8. A man with male pattern baldness ain’t the blues. A woman with male pattern baldness is. Breaking your leg cuz you skiing is not the blues. Breaking your leg cuz a alligator be chomping on it is.

9. You can’t have no Blues in an office or a shopping mall. The lighting is wrong. Go outside to the parking lot or sit by the dumpster.

10. Good places for the Blues:

a. highway
b. jailhouse
c. empty bed
d. bottom of a whiskey glass

Bad places:

a. Nordstroms
b. gallery openings
c. Ivy League institutions
d. golf courses

11. No one will believe it’s the Blues if you wear a suit, ‘less you happen to be an old ethnic person, and you slept in it.

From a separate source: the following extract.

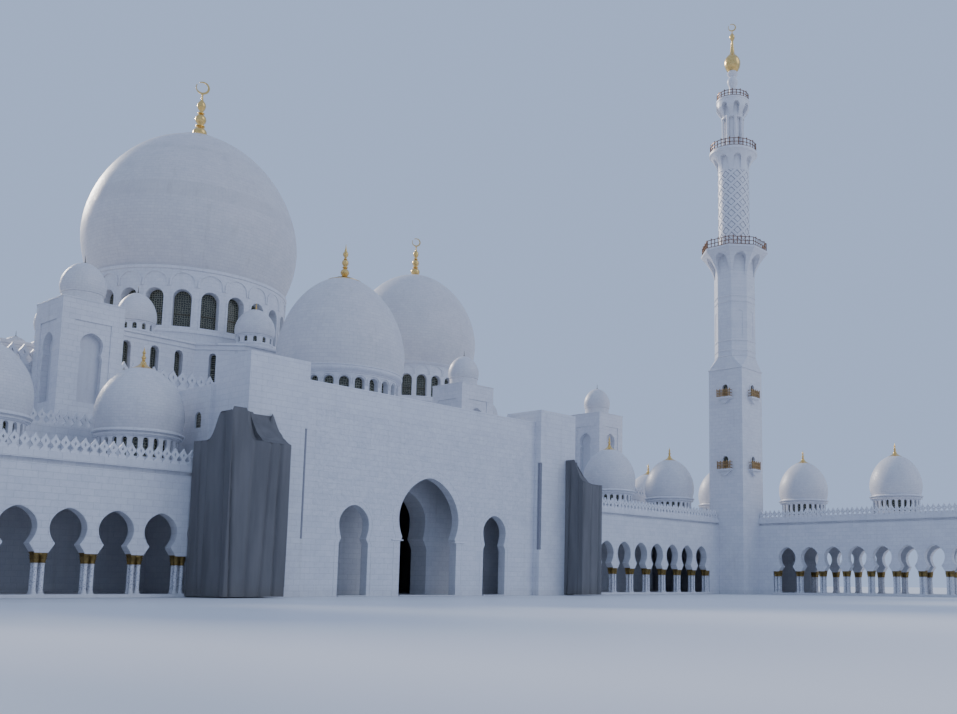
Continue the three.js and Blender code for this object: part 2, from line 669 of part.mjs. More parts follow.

12. Do you have the right to sing the Blues? Yes, if:

a. you’re older than dirt
b. you’re blind
c. you shot a man in Memphis
d. you can’t be satisfied

No, if:

a. you have all your teeth
b. you were once blind but now can see
c. the man in Memphis lived.
d. you have a retirement plan or trust fund.

13. Blues is not a matter of color. It’s a matter of bad luck. Tiger Woods cannot sing the blues. Gary Coleman could. Ugly white people also got a leg up on the blues.

14. If you ask for water and Baby give you gasoline, it’s the Blues.

Other acceptable Blues beverages are:

a. wine
b. whiskey or bourbon
c. muddy water
d. black coffee

The following are NOT Blues beverages:

a. mixed drinks
b. kosher wine
c. Snapple
d. cappuccino or latte

15. If it occurs in a cheap motel or a shotgun shack, it’s a Blues death. Stabbed in the back by a jealous lover is another Blues way to die. So is the electric chair, substance abuse, and dying lonely on a broken down cot. You can’t have a Blues death if you die during a tennis match or getting liposuction.

16. Some Blues names for women:

a. Sadie
b. Big Mama
c. Bessie
d. Fat River Dumpling

17. Some Blues names for men:

a. Joe
b. Willie
c. Little Willie
d. Big Willie

18. Persons with names like Sierra, Sequoia, Auburn, and Rainbow can’t sing the Blues no matter how many men they shoot in Memphis.

19. Make your own Blues name (starter kit):

a. name of physical infirmity (Blind, Cripple, Lame, etc.)
b. first name (see above) plus name of fruit (Lemon, Lime, Kiwi,etc.)
c. last name of President (Jefferson, Johnson, Fillmore, etc.)

For example, Blind Lime Jefferson, or Cripple Kiwi Fillmore, etc.

(Well, maybe not “Kiwi.”)

20. I don’t care how tragic your life: if you own a computer, you cannot sing the blues. You best destroy it. Fire, a spilled bottle of Mad Dog, or get out a shotgun. I don’t care.